The second major trend I discussed was the growing demand for live 360 video. People are already familiar with live streaming on SNS, so extending that to 360 video for consumer social media is a natural next step. However, journalism, sports, and music concerts have all been actively experimenting with live streaming in VR as well. During this process of experimentation, audio experts are learning that there is a different set of expectations for each genre. This results in different audio requirements and a unique workflow for each application.

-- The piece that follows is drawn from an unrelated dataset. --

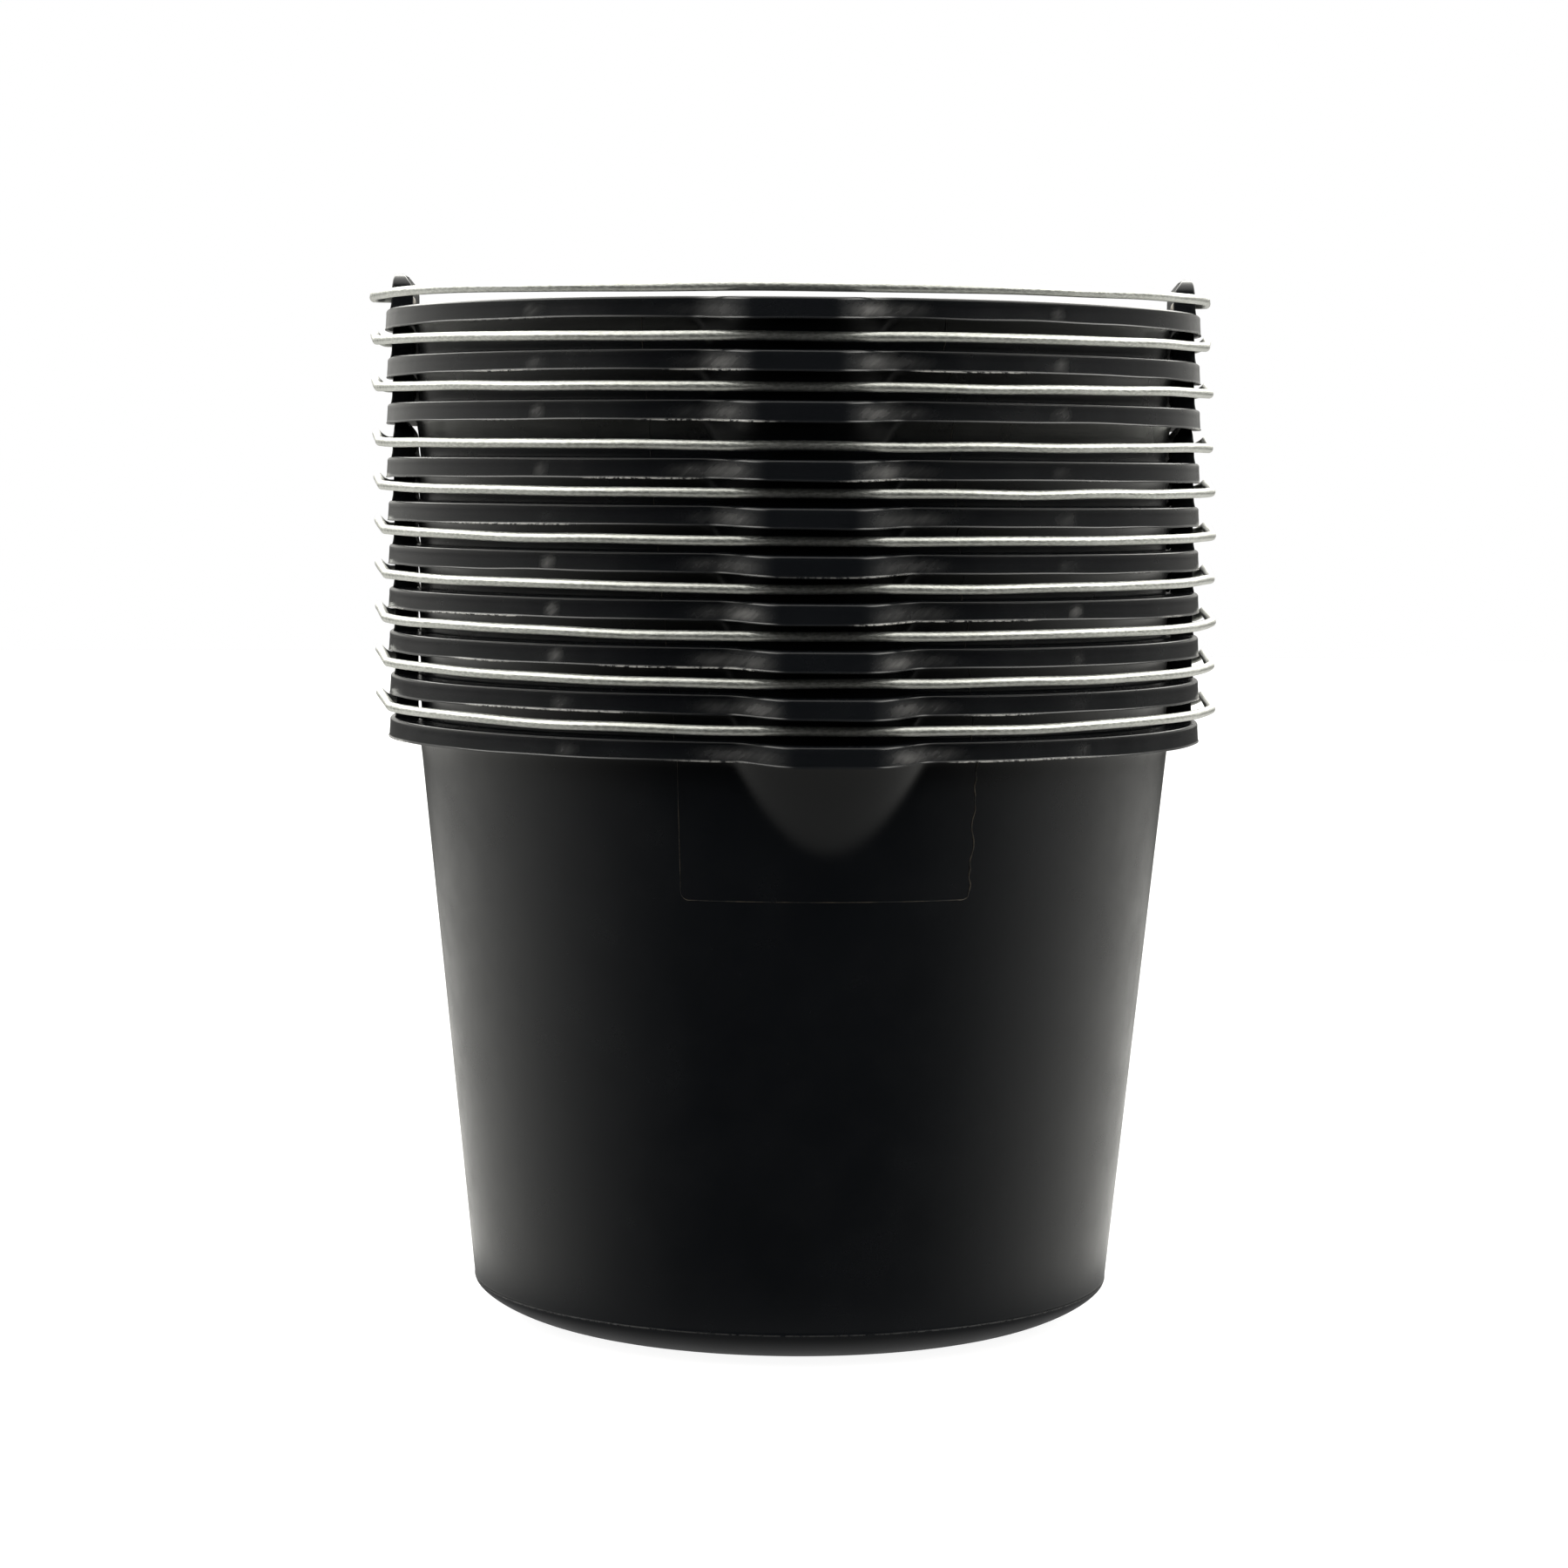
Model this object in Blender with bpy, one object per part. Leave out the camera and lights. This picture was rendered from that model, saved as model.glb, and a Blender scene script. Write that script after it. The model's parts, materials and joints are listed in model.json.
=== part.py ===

I also talked at length about the emergence of VR music. In live 360 music experiences like concerts, creators will have to consider the proper placement of audio elements to reflect the most realistic possible listening environment. However, music in VR could be more than just recording a live concert with a 360 camera. The listening paradigm in VR has changed from loudspeakers to headphones and sound design is shifting from stereo-based formats to object-based ones along with it. Now that both of these are happening at the same time, we could witness completely revolutionized styles of music. Fundamentally, the virtual world is able to overcome some limitations that are present in reality. We can see this happen in experiences where certain audio elements sound louder than everything else depending on the user’s head orientation, for example. Music is at the forefront of leveraging virtual reality audio elements and artists are taking advantage of that to create some of the most innovative VR stories. This should come as no surprise — after all, VR is just another tool for storytelling.
The VR audio industry is headed in incredibly exciting directions, and AES Berlin 2017 provided a wonderful platform to explore those together. I can’t wait to see what monumental changes transpire by the time the next convention rolls around.